Of course, it would be nonsense to make the damning suggestion that Pryor‘s article is motivated by her role as “specialising in property reporting and urban affairs” for the SMH. By that I mean, perhaps without her even knowing, such an article plays into the hands of the Real Estate industry who, I suspect, would very much like there to be an excess of prospective new renters and home owners to keep the inflated housing market bouyant…
Discovered you today via LP. What a find. When I’m grown up enough to figure out how these things work I will visit regularly. Exception taken to the sandstone comment – some of us don’t have any choice. Bet I can’t work out the “what do you see here” thing I have to face next.

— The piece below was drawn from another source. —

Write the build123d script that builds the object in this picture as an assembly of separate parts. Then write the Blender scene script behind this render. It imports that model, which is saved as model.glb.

Hey, I did it. Genius. Does that mean I can comment more?
I’m starting my PhD this year and have no clue what’s in store other than internal factions garbage and the dreaded ethics maze.
These comments are pre, pre, pre, what’s that word that means you jumped in to say something before you knew what you were talking about? Let alone how this commenting on blogs thing works.

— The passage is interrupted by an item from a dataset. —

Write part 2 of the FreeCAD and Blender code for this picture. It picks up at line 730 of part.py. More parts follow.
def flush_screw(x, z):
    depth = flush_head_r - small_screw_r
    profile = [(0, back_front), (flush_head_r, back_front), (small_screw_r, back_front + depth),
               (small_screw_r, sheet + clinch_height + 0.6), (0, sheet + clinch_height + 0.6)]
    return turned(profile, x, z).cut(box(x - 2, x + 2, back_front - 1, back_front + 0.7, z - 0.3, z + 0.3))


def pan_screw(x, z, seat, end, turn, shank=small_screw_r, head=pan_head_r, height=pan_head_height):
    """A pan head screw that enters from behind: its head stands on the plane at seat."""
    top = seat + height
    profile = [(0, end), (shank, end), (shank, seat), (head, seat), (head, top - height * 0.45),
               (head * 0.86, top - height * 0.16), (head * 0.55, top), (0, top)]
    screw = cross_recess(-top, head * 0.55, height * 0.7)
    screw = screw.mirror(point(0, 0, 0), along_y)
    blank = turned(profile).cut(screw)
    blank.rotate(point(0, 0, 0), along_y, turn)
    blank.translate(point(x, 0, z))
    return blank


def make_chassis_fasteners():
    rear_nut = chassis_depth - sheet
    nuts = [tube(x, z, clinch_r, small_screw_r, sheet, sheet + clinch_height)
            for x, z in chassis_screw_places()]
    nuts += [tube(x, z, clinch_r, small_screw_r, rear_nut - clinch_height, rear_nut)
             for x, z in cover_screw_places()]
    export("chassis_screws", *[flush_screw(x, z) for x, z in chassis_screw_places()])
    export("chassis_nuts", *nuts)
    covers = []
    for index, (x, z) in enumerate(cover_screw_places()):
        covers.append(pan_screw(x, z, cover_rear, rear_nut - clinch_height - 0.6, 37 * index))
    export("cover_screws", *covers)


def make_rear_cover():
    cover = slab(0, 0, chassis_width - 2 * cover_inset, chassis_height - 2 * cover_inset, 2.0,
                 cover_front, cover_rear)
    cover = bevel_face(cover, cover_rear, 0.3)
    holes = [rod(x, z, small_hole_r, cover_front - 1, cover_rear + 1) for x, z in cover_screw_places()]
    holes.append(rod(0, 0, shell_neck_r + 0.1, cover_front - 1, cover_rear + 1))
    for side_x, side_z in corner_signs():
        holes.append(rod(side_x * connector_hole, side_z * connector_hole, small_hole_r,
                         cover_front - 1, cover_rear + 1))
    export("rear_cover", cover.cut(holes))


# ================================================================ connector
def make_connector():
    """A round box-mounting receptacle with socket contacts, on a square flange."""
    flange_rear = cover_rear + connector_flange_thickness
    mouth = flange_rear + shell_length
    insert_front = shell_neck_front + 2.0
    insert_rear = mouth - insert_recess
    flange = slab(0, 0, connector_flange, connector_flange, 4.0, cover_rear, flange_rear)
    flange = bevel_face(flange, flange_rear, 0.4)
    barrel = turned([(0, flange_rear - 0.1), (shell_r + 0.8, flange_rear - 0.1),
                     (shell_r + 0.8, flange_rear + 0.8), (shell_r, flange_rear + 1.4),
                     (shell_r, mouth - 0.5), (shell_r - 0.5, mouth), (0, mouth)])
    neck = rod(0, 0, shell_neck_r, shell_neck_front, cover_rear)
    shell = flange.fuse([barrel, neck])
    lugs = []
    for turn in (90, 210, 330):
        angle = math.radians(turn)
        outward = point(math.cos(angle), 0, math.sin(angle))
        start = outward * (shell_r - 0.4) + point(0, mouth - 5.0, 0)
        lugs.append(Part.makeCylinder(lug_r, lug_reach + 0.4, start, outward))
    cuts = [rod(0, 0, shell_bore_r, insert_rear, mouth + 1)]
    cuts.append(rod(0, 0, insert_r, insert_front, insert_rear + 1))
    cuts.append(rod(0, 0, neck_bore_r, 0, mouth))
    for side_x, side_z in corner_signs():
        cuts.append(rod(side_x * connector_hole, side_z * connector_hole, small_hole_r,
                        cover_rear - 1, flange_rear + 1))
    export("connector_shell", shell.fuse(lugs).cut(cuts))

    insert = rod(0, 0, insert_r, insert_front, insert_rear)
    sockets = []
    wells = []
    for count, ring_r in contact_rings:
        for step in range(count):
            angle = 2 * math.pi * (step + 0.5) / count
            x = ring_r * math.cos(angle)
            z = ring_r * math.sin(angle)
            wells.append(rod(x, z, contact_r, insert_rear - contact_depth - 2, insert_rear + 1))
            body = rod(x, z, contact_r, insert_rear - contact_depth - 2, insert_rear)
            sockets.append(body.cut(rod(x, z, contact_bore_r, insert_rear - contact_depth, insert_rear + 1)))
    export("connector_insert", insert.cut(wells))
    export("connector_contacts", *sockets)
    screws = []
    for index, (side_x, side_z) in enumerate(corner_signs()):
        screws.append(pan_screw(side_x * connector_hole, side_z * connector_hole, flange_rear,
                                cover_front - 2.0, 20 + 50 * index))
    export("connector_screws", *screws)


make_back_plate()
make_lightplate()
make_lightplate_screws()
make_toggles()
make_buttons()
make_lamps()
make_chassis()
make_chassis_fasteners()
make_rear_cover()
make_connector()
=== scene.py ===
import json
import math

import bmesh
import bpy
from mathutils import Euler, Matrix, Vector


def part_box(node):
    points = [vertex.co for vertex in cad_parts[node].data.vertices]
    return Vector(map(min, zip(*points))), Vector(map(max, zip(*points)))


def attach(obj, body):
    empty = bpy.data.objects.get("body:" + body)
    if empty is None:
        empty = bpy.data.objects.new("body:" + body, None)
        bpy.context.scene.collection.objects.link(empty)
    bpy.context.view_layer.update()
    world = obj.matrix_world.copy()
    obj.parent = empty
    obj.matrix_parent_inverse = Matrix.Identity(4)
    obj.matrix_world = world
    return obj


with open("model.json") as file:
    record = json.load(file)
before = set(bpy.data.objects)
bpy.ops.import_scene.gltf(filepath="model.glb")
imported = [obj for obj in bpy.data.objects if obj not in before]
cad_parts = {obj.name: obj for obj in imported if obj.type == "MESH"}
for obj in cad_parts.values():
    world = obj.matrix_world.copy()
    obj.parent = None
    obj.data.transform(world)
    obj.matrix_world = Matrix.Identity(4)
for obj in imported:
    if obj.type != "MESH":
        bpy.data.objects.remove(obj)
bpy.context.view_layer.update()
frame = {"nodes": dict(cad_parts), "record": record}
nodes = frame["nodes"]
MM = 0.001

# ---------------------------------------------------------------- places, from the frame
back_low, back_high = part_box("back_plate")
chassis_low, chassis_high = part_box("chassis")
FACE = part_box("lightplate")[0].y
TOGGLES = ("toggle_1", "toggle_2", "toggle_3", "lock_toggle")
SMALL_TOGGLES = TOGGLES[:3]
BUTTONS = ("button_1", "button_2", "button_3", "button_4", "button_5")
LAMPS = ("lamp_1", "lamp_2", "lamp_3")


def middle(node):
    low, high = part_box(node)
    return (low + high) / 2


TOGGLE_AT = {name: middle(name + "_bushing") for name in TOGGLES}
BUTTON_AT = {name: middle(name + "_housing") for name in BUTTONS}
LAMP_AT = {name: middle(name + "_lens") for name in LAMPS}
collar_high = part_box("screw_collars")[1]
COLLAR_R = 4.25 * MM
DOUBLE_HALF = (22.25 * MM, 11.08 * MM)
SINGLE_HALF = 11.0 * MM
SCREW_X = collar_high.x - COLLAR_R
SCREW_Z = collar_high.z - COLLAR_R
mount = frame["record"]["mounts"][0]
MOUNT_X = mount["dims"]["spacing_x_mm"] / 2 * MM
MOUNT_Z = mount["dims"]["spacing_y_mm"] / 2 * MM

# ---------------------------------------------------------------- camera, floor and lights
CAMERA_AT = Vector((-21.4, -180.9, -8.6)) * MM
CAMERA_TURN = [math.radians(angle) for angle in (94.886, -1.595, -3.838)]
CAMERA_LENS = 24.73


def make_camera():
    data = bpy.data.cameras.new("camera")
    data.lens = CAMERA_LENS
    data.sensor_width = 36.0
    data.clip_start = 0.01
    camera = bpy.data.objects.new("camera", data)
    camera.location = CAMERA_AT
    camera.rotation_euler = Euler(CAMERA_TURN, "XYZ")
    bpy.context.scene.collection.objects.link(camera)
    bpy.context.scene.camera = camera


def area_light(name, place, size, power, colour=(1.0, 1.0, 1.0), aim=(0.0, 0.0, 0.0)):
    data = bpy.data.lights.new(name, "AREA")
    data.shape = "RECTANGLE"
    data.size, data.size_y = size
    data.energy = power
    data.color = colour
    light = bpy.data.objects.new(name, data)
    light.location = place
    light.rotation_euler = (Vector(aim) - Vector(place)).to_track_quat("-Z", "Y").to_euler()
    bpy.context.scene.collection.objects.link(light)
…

Shut up and make yourself more familiar with this blog before you assume your comments are even welcome, let alone worthy of consideration.
OK
Sandstone
hi there. what is your PhD on?
See? I don’t understand this blogging thing and how people interact. I wasn’t expecting any response and haven’t been back until now. Call me unreliable. Extremely so.
I’m not a sandstone at all but a gumleaf. I still take exception to the sandstone thing though, because we don’t have a source of sandstone here in SE Qld otherwise we’d apparently be far more acceptable. We just have sand.
My PhD is on cognition and culture from a sociological perspective, so it’s a “thought communities” kind of thing I haven’t quite worked out yet. The left/right, culture wars thing interests me. I’m not quite sure exactly what I’m doing yet, whether it will be methodological or not. I’m still trying to figure out the enrolment process. Admin is too hard. Obviously, or I’d have an identity by now.